Two weeks ago, a Politico/Morning Consult survey asked whether the Pentagon should “rename military bases that are named after Confederate leaders” or “leave the names” as they are. A plurality of voters, 48 percent to 33 percent, said the names should be left alone. Trump’s position was a winner with independents, moderates, and suburbanites. It was also preferred by voters who somewhat disapproved of his job performance or who expressed a somewhat unfavorable opinion of him. In short, it’s an issue he could use to claw his way back into the election.

But Trump’s opponents could frame the issue differently. In early June, a VoteVets/Public Policy Polling survey asked: “The US Army currently operates ten major installations named after Confederate military commanders. The Marine Corps and the Navy recently banned all Confederate-related paraphernalia from bases around the world. Would you support or oppose a similar ban on Confederate imagery across the entire military, including renaming certain Army bases?” When the question was put this way, in terms of “paraphernalia” and a military housecleaning that was already underway, a plurality of voters, including a plurality of independents, supported a ban.

Most polls about Confederate generals have focused on statues. Here, too, Trump has an advantage. In a Morning Consult poll taken this week, pluralities of independents, moderates, suburbanites, and voters as a whole agreed that “statues of Confederate leaders should remain standing” rather than “be taken down.” Again, the president’s position was attractive to voters who somewhat disapproved of him or who viewed him somewhat unfavorably.

The numbers get even better for Trump if he can drag the American Founders into the fight. In a Yahoo News poll taken last week, voters were closely divided on whether “statues of Confederate generals” should be removed. (Forty-one percent favored removal; 46 percent opposed it.) But when the poll asked about “statues of American presidents who were slaveholders, like Washington, Jefferson, and Jackson,” voters overwhelmingly opposed removing them. The consensus against removal included a plurality of Democrats and a plurality of people who said they would vote for former Vice President Joe Biden against Trump.

Trump also benefits if he can focus the debate on ad hoc destruction by protesters. In a Harvard/Harris poll taken two weeks ago, more than 60 percent of Democrats—and of people who voted for Hillary Clinton in 2016—agreed that “statues of confederate figures” should be removed. But Democrats and Clinton voters also agreed, by roughly the same margins, that local governments should “block groups from physically destroying” these statues.

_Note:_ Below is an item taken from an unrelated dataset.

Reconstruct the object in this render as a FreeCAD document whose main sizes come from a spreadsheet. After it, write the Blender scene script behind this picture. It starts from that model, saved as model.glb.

Biden understands Trump’s game, and he’s not playing it. In an exchange with reporters on Tuesday, the former vice president rejected ad hoc destruction and distinguished the founders from leaders of the Confederacy. “It’s always better to do it peacefully,” he said of dismantling statues. But “if someone pulls down the statue of Jefferson Davis,” Biden added, that’s “fundamentally different” from wrecking “the Jefferson Memorial.”

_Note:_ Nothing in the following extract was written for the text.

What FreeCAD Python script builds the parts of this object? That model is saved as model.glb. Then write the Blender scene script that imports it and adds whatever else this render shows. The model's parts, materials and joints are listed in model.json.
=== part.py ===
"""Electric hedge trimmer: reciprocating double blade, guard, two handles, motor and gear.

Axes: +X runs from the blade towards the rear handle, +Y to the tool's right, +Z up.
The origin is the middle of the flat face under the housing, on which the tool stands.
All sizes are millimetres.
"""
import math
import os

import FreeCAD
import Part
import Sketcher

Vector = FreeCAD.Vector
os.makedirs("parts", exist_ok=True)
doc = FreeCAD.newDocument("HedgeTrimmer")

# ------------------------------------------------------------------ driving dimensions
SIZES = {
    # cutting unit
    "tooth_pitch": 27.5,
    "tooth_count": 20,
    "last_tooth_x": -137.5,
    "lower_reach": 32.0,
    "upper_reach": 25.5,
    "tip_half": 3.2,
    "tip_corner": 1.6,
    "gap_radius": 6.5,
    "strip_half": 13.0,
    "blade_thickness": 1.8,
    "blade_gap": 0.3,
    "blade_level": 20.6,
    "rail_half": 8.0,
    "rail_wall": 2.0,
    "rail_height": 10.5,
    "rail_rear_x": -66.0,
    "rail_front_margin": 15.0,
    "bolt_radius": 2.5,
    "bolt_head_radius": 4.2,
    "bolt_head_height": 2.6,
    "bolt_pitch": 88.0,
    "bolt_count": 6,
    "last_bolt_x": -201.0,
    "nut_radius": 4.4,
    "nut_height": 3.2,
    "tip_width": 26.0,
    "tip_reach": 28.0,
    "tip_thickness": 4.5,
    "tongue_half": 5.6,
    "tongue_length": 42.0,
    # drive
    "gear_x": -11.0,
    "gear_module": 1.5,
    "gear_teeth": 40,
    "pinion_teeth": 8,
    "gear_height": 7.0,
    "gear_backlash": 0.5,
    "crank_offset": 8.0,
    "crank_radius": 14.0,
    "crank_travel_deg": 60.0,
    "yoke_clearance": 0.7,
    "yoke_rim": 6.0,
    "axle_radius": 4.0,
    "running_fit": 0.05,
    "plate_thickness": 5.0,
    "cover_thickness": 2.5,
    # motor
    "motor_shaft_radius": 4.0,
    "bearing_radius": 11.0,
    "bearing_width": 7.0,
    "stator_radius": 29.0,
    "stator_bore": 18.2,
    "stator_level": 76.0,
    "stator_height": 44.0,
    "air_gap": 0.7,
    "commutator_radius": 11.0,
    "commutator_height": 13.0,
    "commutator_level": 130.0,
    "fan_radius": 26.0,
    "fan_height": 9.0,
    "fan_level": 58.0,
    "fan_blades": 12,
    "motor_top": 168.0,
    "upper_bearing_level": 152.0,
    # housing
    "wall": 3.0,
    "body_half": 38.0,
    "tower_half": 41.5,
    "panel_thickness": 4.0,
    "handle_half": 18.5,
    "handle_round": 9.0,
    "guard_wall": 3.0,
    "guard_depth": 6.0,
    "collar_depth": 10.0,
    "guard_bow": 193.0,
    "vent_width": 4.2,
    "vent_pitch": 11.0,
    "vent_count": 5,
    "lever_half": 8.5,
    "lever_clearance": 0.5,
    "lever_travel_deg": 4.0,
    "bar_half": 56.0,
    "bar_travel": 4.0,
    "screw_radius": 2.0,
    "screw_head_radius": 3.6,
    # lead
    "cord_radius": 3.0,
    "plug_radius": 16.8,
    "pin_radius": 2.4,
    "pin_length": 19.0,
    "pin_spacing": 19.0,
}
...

This week’s Morning Consult poll offers some hints on how to turn voters against Trump’s position. It asked a series of questions beginning with this preface: “Some Americans are calling for the removal of statues or monuments with racist ties. In your opinion, do you think statues or properties in honor of each of the following types of figures should be removed/renamed or not?” A plurality of voters, 46 percent to 38 percent, said statues of “Confederate military leaders and political figures” should be left alone. But as the poll proceeded to other honorees, the balance of opinion turned against Trump. On figures who “owned slaves,” voters were evenly split at 40 percent. On figures who “made racist comments,” a plurality, 45 percent to 34 percent, favored removal. On figures who “supported racist policies,” the plurality for removal was 50 percent to 33 percent.

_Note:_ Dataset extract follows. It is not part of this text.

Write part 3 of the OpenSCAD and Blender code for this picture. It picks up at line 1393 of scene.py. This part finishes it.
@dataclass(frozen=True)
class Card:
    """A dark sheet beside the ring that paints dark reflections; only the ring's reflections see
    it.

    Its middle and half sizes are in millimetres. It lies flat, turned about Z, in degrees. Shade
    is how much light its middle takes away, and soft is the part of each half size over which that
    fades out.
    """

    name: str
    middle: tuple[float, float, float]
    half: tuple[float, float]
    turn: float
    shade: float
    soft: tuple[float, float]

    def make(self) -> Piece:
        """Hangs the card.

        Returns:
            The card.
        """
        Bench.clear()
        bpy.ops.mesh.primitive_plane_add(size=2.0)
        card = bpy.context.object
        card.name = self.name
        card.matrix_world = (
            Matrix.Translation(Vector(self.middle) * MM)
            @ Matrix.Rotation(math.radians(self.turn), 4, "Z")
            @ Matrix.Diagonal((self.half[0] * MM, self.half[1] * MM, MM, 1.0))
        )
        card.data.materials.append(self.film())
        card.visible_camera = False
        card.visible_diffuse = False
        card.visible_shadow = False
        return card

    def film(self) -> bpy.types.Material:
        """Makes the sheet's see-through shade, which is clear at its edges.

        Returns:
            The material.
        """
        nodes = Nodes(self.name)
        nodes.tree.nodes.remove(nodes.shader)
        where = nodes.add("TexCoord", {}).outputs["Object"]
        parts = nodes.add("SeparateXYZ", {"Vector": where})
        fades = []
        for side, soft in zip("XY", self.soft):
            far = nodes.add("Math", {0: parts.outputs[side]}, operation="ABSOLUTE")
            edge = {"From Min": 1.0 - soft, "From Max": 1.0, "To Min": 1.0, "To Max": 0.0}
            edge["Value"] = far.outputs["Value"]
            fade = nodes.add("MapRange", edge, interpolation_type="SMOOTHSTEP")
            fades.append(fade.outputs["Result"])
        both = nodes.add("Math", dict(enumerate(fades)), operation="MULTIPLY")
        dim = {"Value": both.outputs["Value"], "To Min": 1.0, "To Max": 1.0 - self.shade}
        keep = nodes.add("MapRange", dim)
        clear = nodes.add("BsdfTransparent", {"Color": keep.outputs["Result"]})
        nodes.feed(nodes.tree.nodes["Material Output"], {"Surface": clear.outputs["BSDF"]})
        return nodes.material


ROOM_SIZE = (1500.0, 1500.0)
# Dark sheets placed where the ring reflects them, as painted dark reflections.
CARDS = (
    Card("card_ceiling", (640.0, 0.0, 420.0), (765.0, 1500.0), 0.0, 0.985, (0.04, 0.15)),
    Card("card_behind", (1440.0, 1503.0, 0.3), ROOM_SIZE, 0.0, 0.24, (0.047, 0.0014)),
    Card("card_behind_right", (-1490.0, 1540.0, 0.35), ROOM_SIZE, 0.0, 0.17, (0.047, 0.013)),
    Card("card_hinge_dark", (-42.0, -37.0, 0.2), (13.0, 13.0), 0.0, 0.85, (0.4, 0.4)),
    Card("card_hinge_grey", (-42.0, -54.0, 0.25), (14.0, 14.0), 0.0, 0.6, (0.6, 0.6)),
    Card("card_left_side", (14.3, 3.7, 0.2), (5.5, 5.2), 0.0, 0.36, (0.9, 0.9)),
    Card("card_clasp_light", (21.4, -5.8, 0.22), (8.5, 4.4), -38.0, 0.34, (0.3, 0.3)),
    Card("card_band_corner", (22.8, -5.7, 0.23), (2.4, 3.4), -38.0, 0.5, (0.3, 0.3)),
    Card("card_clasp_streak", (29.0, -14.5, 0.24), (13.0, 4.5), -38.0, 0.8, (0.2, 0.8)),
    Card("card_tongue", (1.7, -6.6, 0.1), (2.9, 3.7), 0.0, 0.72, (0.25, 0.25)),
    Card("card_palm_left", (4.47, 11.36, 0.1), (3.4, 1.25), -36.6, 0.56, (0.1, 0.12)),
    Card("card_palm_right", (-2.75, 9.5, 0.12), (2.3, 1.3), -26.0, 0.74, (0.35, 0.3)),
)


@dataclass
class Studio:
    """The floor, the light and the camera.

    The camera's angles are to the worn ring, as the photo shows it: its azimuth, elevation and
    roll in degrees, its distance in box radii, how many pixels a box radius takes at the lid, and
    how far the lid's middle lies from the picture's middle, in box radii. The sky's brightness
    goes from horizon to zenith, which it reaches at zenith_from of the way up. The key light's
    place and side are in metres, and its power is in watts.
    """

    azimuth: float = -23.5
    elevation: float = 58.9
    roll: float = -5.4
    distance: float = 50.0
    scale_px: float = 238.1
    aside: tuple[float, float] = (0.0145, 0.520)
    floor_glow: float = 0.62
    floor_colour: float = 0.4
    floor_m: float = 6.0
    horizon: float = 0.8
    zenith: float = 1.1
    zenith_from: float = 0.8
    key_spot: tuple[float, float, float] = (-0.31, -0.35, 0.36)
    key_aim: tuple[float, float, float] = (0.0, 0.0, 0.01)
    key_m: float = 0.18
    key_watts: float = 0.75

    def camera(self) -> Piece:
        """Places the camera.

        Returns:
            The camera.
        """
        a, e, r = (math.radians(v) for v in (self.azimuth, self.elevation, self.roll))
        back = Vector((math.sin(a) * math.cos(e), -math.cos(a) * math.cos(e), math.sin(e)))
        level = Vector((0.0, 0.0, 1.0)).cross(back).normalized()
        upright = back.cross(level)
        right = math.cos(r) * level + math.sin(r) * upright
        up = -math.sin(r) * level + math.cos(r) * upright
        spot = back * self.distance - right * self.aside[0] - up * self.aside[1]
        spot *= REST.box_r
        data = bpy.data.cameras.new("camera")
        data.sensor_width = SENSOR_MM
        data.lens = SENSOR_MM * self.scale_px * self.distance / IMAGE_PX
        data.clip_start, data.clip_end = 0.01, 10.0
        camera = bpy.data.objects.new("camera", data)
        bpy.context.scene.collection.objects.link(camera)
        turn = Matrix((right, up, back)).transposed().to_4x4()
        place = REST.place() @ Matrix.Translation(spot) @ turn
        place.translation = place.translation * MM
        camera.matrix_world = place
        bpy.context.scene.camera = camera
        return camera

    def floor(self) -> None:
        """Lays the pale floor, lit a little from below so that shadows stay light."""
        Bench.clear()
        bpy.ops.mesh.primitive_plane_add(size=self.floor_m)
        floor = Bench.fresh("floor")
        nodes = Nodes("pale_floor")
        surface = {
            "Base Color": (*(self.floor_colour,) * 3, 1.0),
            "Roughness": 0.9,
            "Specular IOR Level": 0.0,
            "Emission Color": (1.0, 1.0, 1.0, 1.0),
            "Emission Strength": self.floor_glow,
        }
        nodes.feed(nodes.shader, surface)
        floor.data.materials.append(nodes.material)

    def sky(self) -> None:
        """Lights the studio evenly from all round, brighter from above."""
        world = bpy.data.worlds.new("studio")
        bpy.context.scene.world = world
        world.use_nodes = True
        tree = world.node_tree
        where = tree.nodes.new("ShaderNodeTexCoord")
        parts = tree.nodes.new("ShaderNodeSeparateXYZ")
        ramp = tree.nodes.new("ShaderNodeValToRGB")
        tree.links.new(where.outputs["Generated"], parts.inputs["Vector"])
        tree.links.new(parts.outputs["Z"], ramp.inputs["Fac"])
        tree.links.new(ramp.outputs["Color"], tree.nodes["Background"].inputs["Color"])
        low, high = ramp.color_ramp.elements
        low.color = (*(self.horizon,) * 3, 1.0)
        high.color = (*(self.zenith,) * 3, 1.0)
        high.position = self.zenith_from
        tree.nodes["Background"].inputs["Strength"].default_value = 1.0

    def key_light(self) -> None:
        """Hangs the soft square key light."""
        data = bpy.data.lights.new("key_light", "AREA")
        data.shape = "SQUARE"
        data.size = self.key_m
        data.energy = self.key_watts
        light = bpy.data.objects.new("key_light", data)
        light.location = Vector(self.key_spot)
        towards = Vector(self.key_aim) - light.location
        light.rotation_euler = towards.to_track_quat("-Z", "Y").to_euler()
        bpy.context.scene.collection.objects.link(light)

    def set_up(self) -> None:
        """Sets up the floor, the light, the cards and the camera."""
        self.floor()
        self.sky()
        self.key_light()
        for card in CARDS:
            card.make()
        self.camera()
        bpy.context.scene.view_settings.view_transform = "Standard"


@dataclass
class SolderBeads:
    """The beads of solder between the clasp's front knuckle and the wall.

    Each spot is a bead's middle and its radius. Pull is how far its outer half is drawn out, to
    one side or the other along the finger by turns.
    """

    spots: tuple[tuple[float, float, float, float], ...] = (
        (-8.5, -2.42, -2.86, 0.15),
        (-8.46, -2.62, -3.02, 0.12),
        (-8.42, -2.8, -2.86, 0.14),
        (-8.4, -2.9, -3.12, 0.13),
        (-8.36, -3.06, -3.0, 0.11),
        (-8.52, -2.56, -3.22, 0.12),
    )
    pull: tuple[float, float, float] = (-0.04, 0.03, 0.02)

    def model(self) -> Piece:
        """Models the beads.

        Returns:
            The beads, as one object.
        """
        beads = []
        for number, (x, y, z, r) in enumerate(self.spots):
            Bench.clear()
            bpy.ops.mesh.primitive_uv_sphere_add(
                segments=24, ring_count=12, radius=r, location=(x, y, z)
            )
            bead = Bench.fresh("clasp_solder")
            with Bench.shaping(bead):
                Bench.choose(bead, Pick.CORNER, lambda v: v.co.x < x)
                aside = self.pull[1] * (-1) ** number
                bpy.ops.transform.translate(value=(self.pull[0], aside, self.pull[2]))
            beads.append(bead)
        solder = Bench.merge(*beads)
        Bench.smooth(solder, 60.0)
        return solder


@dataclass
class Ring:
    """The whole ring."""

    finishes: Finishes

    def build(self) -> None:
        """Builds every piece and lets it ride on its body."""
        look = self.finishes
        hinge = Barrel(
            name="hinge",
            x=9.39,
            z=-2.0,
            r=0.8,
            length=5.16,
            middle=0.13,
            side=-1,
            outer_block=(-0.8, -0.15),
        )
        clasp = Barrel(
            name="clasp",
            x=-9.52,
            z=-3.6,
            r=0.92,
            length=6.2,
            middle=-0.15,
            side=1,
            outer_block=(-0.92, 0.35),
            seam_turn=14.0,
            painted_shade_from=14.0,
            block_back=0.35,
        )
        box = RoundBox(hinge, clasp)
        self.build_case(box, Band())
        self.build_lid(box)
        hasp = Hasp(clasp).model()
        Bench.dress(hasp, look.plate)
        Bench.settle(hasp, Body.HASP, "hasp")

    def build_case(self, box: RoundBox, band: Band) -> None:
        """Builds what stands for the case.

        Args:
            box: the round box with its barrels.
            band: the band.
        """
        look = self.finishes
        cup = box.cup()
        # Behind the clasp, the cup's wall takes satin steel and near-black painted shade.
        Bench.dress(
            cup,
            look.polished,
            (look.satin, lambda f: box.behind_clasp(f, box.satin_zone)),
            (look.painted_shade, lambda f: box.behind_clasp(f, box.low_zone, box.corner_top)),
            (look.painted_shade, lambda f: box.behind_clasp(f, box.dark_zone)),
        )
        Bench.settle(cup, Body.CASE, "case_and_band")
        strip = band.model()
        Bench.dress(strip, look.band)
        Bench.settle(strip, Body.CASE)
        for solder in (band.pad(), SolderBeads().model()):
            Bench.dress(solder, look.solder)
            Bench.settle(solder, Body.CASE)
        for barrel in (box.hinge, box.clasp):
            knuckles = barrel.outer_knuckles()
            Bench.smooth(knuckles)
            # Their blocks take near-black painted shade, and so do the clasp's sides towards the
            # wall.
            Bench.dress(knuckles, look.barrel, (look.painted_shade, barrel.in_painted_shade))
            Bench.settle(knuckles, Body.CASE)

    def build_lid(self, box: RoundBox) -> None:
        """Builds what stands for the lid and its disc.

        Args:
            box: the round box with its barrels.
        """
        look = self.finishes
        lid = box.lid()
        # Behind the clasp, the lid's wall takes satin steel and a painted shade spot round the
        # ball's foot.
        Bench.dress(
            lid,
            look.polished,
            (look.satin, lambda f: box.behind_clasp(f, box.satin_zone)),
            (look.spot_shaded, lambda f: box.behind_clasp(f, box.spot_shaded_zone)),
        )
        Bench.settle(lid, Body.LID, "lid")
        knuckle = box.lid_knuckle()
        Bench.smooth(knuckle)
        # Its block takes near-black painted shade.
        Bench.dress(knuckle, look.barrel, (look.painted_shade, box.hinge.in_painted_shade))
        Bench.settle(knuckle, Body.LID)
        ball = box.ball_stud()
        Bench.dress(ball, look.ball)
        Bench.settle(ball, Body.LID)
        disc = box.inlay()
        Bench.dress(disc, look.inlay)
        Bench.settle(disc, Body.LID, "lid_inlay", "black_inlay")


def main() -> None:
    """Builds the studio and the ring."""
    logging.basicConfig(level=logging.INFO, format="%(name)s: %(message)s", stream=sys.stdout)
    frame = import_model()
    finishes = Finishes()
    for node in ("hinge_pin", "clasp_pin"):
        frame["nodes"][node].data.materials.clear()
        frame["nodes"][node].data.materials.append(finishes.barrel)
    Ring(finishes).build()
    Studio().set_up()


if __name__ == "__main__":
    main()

At first glance, these numbers are baffling. How can Confederate leaders score better than leaders who “supported racist policies”? The answer seems to be that most whites, along with pluralities of independents and moderates, see Confederate statues as symbols of “Southern pride,” not racism. To persuade them that statues must come down or that bases must be renamed, you have to focus not on the Confederacy but on specific racist deeds and statements by the figures those statues or bases honor.

Once the statues have been removed, people seem fine with it. Three weeks ago, an Economist poll asked voters whether they approved or disapproved of “the decision to remove Confederate statues in Mobile, Alabama, and Richmond, Virginia.” A plurality, 46 percent to 41 percent, approved. The absence of the ousted monuments becomes the new status quo. The same dynamic is likely with military bases: Fort Bragg becomes Fort Johnson, and life moves on.

In the long term, Trump’s side will lose. A healthy plurality of voters under age 35 says that bases honoring Confederate leaders should be renamed, and a plurality of every age group under 65 supports renaming them as part of a ban on Confederate imagery. Most young voters also agree that Confederate statues should come down. And it’s unlikely that this new generation, over time, will somehow develop an attachment to generals who fought for the wrong and losing side in a 150-year-old war. But first, they have to make sure this fight doesn’t help the wrong side in November.